Collected material
===============
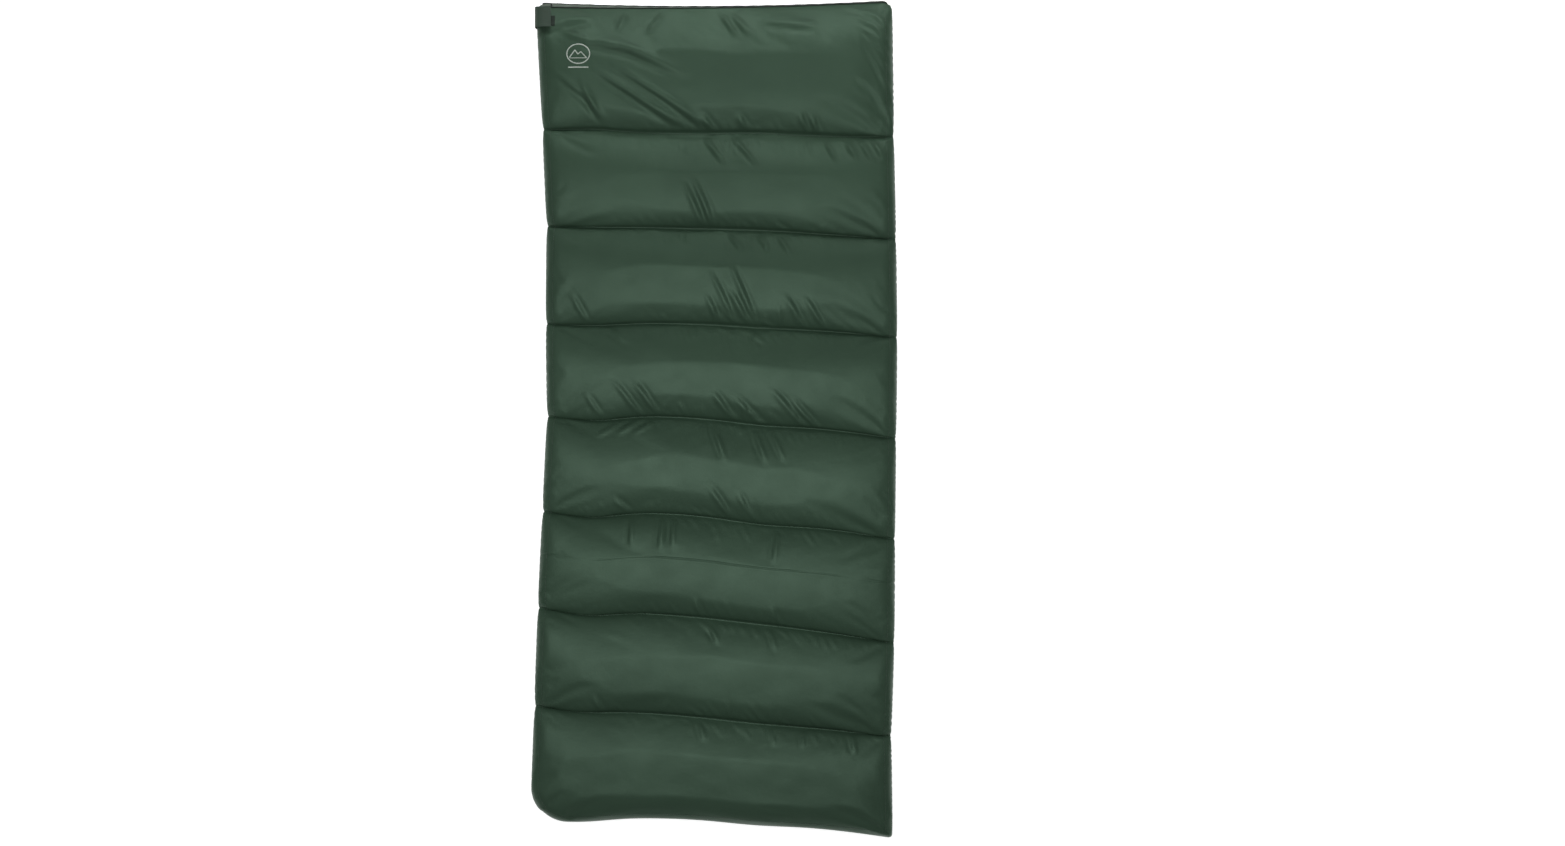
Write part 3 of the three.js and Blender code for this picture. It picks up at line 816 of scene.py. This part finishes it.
top_lining, top_lining_grid = build_lining(TOP, "top")
bottom_lining, bottom_lining_grid = build_lining(BOTTOM, "bottom")
for obj, body, slot in (
    (top_shell, "top_quilt", "shell_fabric"),
    (bottom_shell, "bottom_quilt", "shell_fabric"),
    (top_lining, "top_quilt", "lining_fabric"),
    (bottom_lining, "bottom_quilt", "lining_fabric"),
):
    belongs(obj, slot, body)


# ---------------------------------------------------------------- stitching
def surface_of(obj):
    mesh = obj.data
    verts = [obj.matrix_world @ v.co for v in mesh.vertices]
    return BVHTree.FromPolygons(verts, [tuple(p.vertices) for p in mesh.polygons])


top_surface = surface_of(top_shell)
RAY_START = 0.2  # metres above the floor, over the bag


def drape_z(x, y):
    """Height in millimetres of the top shell at a plan point, or None beside it."""
    start = Vector(((x + SHIFT[0]) * MM, (y + SHIFT[1]) * MM, RAY_START))
    hit = top_surface.ray_cast(start, Vector((0, 0, -1)))[0]
    return hit.z / MM if hit else None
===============
The problem
Only the lines from the opening of the material through the line with "RAY_START = 0.2" should be echoed, exactly as written.

Task answer
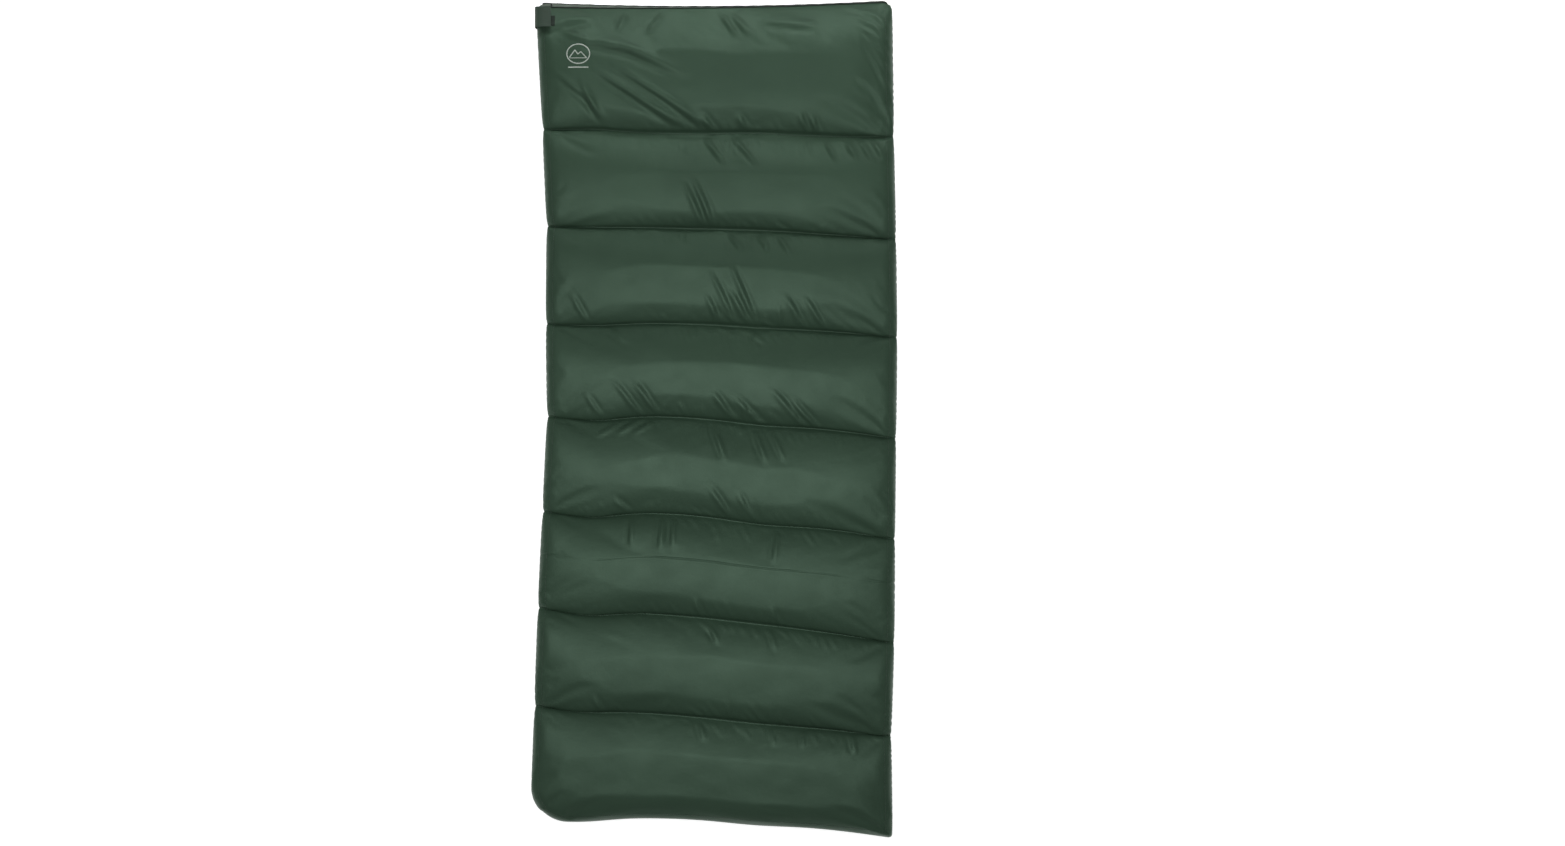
Write part 3 of the three.js and Blender code for this picture. It picks up at line 816 of scene.py. This part finishes it.
top_lining, top_lining_grid = build_lining(TOP, "top")
bottom_lining, bottom_lining_grid = build_lining(BOTTOM, "bottom")
for obj, body, slot in (
    (top_shell, "top_quilt", "shell_fabric"),
    (bottom_shell, "bottom_quilt", "shell_fabric"),
    (top_lining, "top_quilt", "lining_fabric"),
    (bottom_lining, "bottom_quilt", "lining_fabric"),
):
    belongs(obj, slot, body)


# ---------------------------------------------------------------- stitching
def surface_of(obj):
    mesh = obj.data
    verts = [obj.matrix_world @ v.co for v in mesh.vertices]
    return BVHTree.FromPolygons(verts, [tuple(p.vertices) for p in mesh.polygons])


top_surface = surface_of(top_shell)
RAY_START = 0.2  # metres above the floor, over the bag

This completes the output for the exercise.